Und direkt vor und de facto oft neben oder irgendwo im Kraftfeld rund um ihn herum ist Marko Grujic eine herausragende Größe. Seine Statur trägt wesentlich zu einem Mittelfeld mit deutlich erweiterter Beinfreiheit bei Hertha bei. Er hat nun in Interviews gesagt, dass er sich vorstellen könnte, ein weiteres Jahr bei Hertha zu bleiben, wenn die Qualifikation für einen europäischen Bewerb gelingt. Das würde aber bedeuten, dass die Entscheidung erst spät fiele. Vermutlich wird es aber schon im Winter Angebote geben, in England kursieren auch Behauptungen, dass Liverpool schon im Winter verkaufsbereit sein könnte - dagegen würde Hertha sicher ein Veto einlegen, von dem dann zu sehen wäre, wie schwer es wiegt.

Offensichtlich ist die Aufgabe bei einem Aspirantenclub in der Bundesliga derzeit genau der richtige Einstieg für Grujic. Sein Potential geht aber deutlich darüber hinaus. Reicht es aber auch für seinen großen Traum, sich bei Liverpool durchzusetzen?

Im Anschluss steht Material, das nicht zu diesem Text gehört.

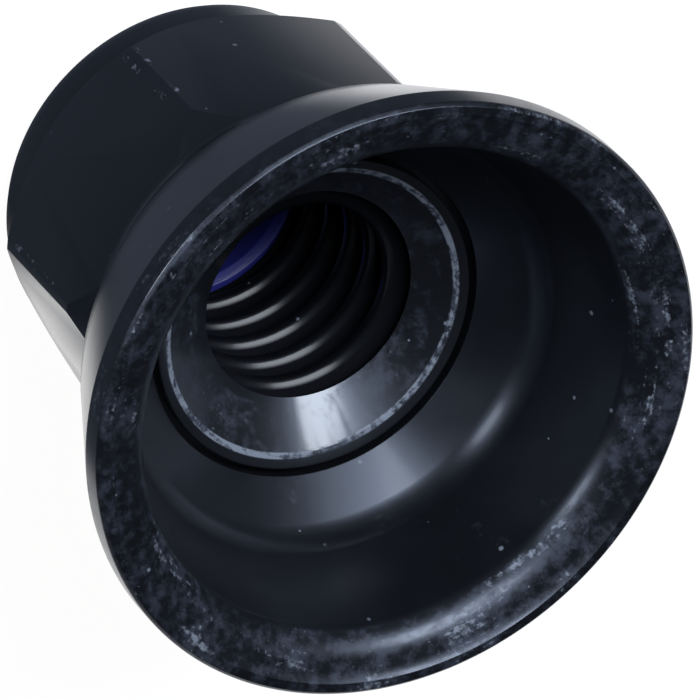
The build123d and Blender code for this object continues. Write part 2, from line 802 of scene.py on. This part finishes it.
@dataclass(frozen=True)
class BlueNylon:
    """Moulded blue nylon with a soft satin skin.

    Attributes:
        name: the material's name.
        colour: the deeper blue.
        pale: the paler blue, in the streaks of its flow.
        gloss: its mean roughness.
        around: how fast the streaks change along their length.
        flow: pattern of the streaks.
        skin: pattern of its skin.
        unevenness: range of its roughness.
        relief: depth of the skin's pattern.
        relief_strength: how strongly the relief shows.
    """

    name: str = "blue_nylon"
    colour: Colour = (0.018, 0.021, 0.16)
    pale: Colour = (0.03, 0.034, 0.26)
    gloss: float = 0.38
    around: float = 0.38
    flow: Grain = Grain(1.7, 3.0)
    skin: Grain = Grain(9.0, 3.0)
    unevenness: float = 0.2
    relief: float = 0.02
    relief_strength: float = 0.4

    def make(self, groups: EffectGroups) -> bpy.types.Material:
        """Builds the material.

        Args:
            groups: the shared shader groups.

        Returns:
            The material.
        """
        material = bpy.data.materials.new(self.name)
        material.use_nodes = True
        wiring = Wiring(material.node_tree)
        shader = material.node_tree.nodes["Principled BSDF"]
        object_place = wiring.node("ShaderNodeTexCoord").outputs["Object"]
        turned = wiring.group(groups.turned, Vector=object_place, Around=self.around)
        flow = wiring.noise(turned.outputs["Marks"], self.flow)
        skin = wiring.noise(turned.outputs["Place"], self.skin)
        tint = wiring.blend(flow, (*self.colour, 1), (*self.pale, 1))
        wiring.feed(shader.inputs["Base Color"], tint)
        smoothest = self.gloss - self.unevenness / 2
        uneven = wiring.maths("MULTIPLY_ADD", skin, self.unevenness, smoothest)
        wiring.feed(shader.inputs["Roughness"], uneven)
        bumped = wiring.bump(skin, self.relief_strength, self.relief)
        wiring.feed(shader.inputs["Normal"], bumped)
        return material


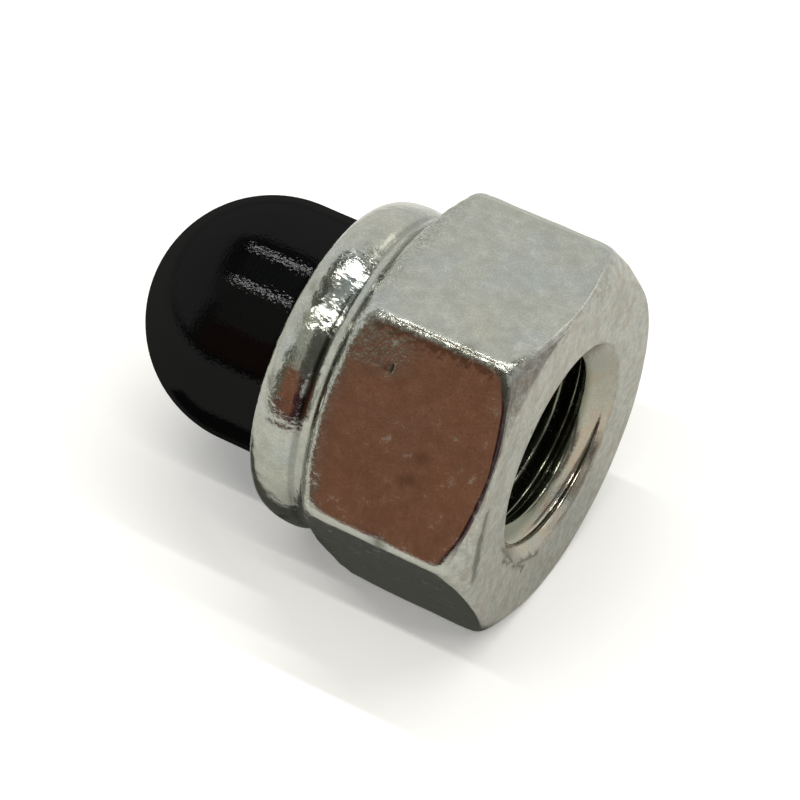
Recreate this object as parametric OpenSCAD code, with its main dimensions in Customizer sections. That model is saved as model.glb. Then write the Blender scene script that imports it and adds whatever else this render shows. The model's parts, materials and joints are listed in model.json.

Nach dem CL-Spiel gegen PSG gab es neulich einen interessanten Text über die Mittelfeld-Probleme bei Klopps Team: Barney Ronay empfahl einen "midfield rethink". Die Schlüsselpersonalie ist dabei Jordan Henderson, den man pointiert als den Lustenberger der Reds bezeichnen könnte - ein Spieler, der gefühlt immer schon da war (er kam 2011 aus Sunderland), und der eine Position blockiert, wie viel Fans meinen. Naby Keita und Fabinho müssen erst integriert werden, zuletzt spielt auch Shaquiri in dem traditionellen 4-3-3 in der Dreierlinie im Mittelfeld. Dazu kommt noch Wijnaldum, und der Mann, der "immer" spielt: James Milner.

Im Grunde müsste Klopp das System ändern, um Grujic gut integrieren zu können. Dafür spricht nicht viel. Hertha kann in der Personalie aber sowieso nur auf Sicht fahren. Und das bedeutet vorerst einmal: in den vier Spielen bis Weihnachten sollte Grujic am besten so unauffällig wie möglich so herausragend wie möglich agieren. Da das bekanntlich nicht geht, bleibt sowieso nur eine Alternative: die Mannschaft muss einem ihrer attraktivsten Kollegen ein Umfeld bieten, das mit seinen Möglichkeiten mithalten kann. Im Grunde ist also alles ganz einfach: Mit Grujic für Grujic um Grujic kämpfen und siegen. Das gilt dann im selben Maß für die anderen "stillen Reserven": für Davie Selke, für Jordan Torunarigha, und natürlich auch für Arne Maier.